"Gdy Karol miał 17 lat, pojechał do Gdańska na egzaminy do Szkoły Mistrzostwa Sportowego. Tam okazało się, że nie pasuje do składu. Wówczas jego pierwszy trener, Ryszard Kilijański z Sandomierza, zadzwonił do mnie i mówi: <Weź tego chłopaka, to wielki talent>" - opowiada "Faktowi" Marek Adamczak, działacz kieleckiego klubu Vive.
"Gdy Karol do nas przyjechał, zobaczyłem chudego, wysokiego chłopaka. Od razu zjadł trzy zupy i cztery drugie dania. Ale nie to mi zaimponowało. W jego oczach zobaczyłem iskry. Wiedziałem, że to będzie wyjątkowy gracz. Zabierając go rodzicom z Sandomierza, obiecałem, że będą mieli powody do zadowolenia" - wspomina.

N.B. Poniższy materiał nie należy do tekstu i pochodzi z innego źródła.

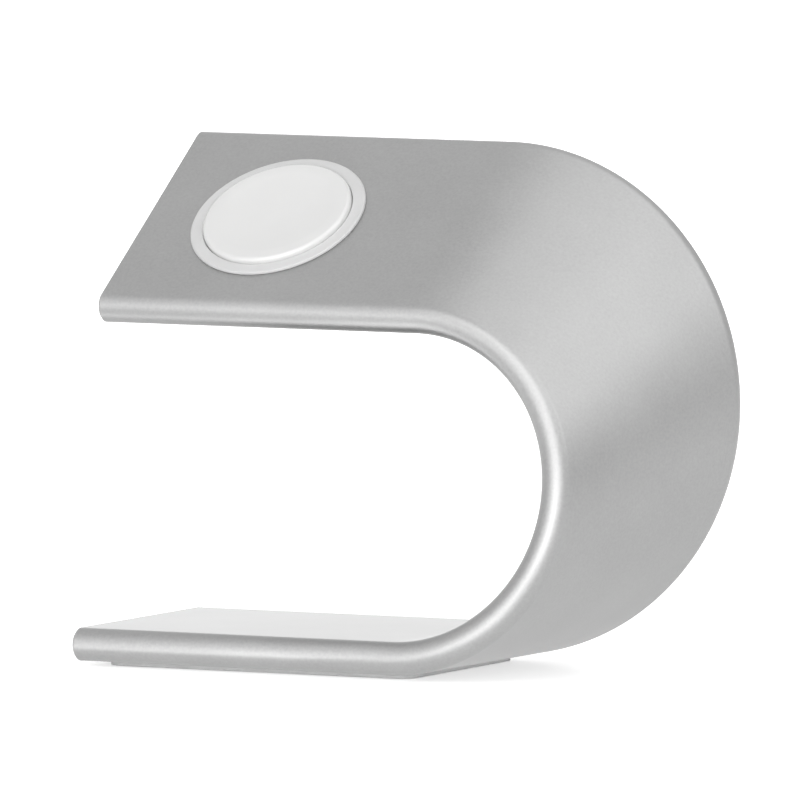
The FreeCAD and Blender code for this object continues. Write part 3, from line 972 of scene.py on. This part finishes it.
def place_camera(shot):
    """Camera that looks along the matched direction and sees the matched point at its pixel.

    The view direction is (-sin a cos e, cos a cos e, -sin e). The camera stands back from the
    point by the distance, and then aside by (pixel - middle) / focal length times the distance.
    """
    sine, cosine = math.sin(shot.azimuth), math.cos(shot.azimuth)
    level, climb = math.cos(shot.elevation), math.sin(shot.elevation)
    forward = Vector((-sine * level, cosine * level, -climb))
    right = Vector((cosine, sine, 0.0))
    up = right.cross(forward)
    middle = shot.image_size / 2
    metres_per_pixel = shot.distance / shot.focal_pixels
    place = (
        Vector(shot.point)
        - forward * shot.distance
        - right * (shot.pixel[0] - middle) * metres_per_pixel
        + up * (shot.pixel[1] - middle) * metres_per_pixel
    )
    data = bpy.data.cameras.new("photo_camera")
    data.lens = shot.focal_pixels / shot.image_size * data.sensor_width
    camera = bpy.data.objects.new("photo_camera", data)
    camera.matrix_world = Matrix((
        (right.x, up.x, -forward.x, place.x),
        (right.y, up.y, -forward.y, place.y),
        (right.z, up.z, -forward.z, place.z),
        (0.0, 0.0, 0.0, 1.0),
    ))
    bpy.context.scene.collection.objects.link(camera)
    return camera


class DOCK_PT_sidebar(bpy.types.Panel):
    """Buttons for each piece and the stage"""

    bl_idname = "DOCK_PT_sidebar"
    bl_label = "Charging dock"
    bl_space_type = "VIEW_3D"
    bl_region_type = "UI"
    bl_category = "Dock"

    def draw(self, context):
        for operator in OPERATORS:
            self.layout.operator(operator.bl_idname)


GROUPS = {
    "dock_strip": StripSizes,
    "dock_puck": PuckSizes,
    "dock_pad": PadSizes,
    "dock_finishes": Finishes,
    "dock_shot": Shot,
}
OPERATORS = (
    DOCK_OT_set_stage,
    DOCK_OT_make_strip,
    DOCK_OT_make_pad,
    DOCK_OT_make_sleeve,
    DOCK_OT_make_cap,
    DOCK_OT_finish_nodes,
)


def register():
    """Add the classes, and the settings to the scene."""
    for group in GROUPS.values():
        bpy.utils.register_class(group)
    for operator in OPERATORS:
        bpy.utils.register_class(operator)
    bpy.utils.register_class(DOCK_PT_sidebar)
    for name, group in GROUPS.items():
        setattr(bpy.types.Scene, name, PointerProperty(type=group))


def unregister():
    """Take the settings and the classes away again."""
    for name in GROUPS:
        delattr(bpy.types.Scene, name)
    bpy.utils.unregister_class(DOCK_PT_sidebar)
    for operator in reversed(OPERATORS):
        bpy.utils.unregister_class(operator)
    for group in reversed(list(GROUPS.values())):
        bpy.utils.unregister_class(group)


def main():
    """Make every piece and the stage."""
    register()
    bpy.ops.dock.set_stage()
    bpy.ops.dock.make_strip()
    bpy.ops.dock.make_pad()
    bpy.ops.dock.make_sleeve()
    bpy.ops.dock.make_cap()
    bpy.ops.dock.finish_nodes()


if __name__ == "__main__":
    main()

Nie tylko na Adamczaku Bielecki zrobił wrażenie. Gdy na treningach łamał szczeble w drabinkach, rzucając małą piłką do palanta, wszyscy w Kielcach szybko zrozumieli, że trafił im się wyjątkowy talent. Zaczęły się nim interesować zachodnie kluby. W 2004 roku został sprzedany do Magdeburga za 200 tysięcy euro.
"Teraz jest wart pięć razy więcej. Tyle jest w stanie wyłożyć za niego słynna Barcelona. I choć Karol ma podpisany kontrakt z Magdeburgiem jeszcze na dwa lata, to prędzej czy później trafi do hiszpańskiego klubu" - przewiduje na łamach "Faktu" Adamczak.
"Marzy mi się Barcelona" - nie ukrywa Bielecki. "Niemcy to trochę takie zło konieczne. Dobrze tutaj zarabiam, ale, mimo że na każdym meczu jest osiem tysięcy ludzi, to nie ma takiej atmosfery, jak w Kielcach. Podczas ceremonii wręczenia medali na zakończenie mistrzostw świata Bielecki nie chciał, by zawiesił mu go na szyi niemiecki prezydent. Wolał być udekorowanym przez Lecha Kaczyńskiego.
"W Polsce czuję się o wiele lepiej. Gdy tylko mam dwa-trzy dni wolnego, wsiadam w samochód i pędzę do Kielc. To moje ukochane miasto" - uśmiecha się Karol. Przez skromność nie dodaje, że wspiera klub, w którym grał przez trzy lata. Często przywozi różne pamiątki. "Mam tu mieszkanie i przyjaciół. Obiecuję, że jeszcze zagram w kieleckim klubie" - dodaje jeden z najlepszych szczypiornistów świata.